Expect Continued Growth In ADR And Occupancy

Owned and leased hotels account for approximately 30% of Hyatt’s value, according to our estimates. The hotel revenues are primarily dependent on ADR and occupancy levels at the hotel properties. The segment ADR has been on an uptrend and stood at $193 by the end of Q3 2014. We estimate this figure should be around $196 for the full year. Similarly, the occupancy level at owned and leased properties has been increasing in the recent past and stood at 77% by end of September 2014. We expect it to be around 78% for the full year. Most of this growth in ADR and occupancy level will be driven by better macroeconomic conditions that will boost business travel and higher group bookings. U.S. economy grew at 2.7% pace in 2014, the fastest in the past four years. Moreover, tourism in the U.S. is also on an uptrend, with 7% growth in total arrivals for 2014. [3] Continued growth in tourism likely boosted the demand for rooms and aided to Hyatt’s overall growth.
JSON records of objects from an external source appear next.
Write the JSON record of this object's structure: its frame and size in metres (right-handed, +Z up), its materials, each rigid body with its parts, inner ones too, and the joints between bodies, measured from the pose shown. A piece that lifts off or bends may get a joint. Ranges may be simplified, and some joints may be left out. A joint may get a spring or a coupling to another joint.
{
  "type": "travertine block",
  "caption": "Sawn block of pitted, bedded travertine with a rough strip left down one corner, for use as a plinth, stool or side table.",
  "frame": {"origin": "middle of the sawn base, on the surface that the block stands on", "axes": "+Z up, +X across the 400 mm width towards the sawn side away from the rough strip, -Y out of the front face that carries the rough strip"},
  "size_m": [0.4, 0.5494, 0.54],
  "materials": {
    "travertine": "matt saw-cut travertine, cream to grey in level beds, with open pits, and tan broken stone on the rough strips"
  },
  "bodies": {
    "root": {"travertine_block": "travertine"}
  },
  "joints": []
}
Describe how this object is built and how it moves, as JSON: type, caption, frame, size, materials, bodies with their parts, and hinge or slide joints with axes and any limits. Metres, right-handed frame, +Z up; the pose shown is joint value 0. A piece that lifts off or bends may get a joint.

Growth In Third Party Owned Hotel Room Revenues Likely Drove Management Fees

Hyatt manages and franchises third party owned hotels and charges a fee for this service. Third party owned hotel business accounts for 70% of Hyatt’s value, according to our estimates. For a hotel operator, management fees are primarily dependent on the revenues and profits of the hotels it manages. The estimated Americas third party hotels room revenues have increased from $3.26 billion in 2010 to $4.47 billion in 2013. We expect the uptrend to continue driven by growth in the economy and higher guest spending. International tourism is also growing and overseas visitation in the U.S. increased 7.6% in 2014. [3] The rise in international tourism likely aided the overall demand for rooms in the region. Given these trends, we forecast room revenues grew to $4.70 billion and management fees for the America region to be around $320 million for the full year 2014. We will look for the confirmation with the earnings announcement.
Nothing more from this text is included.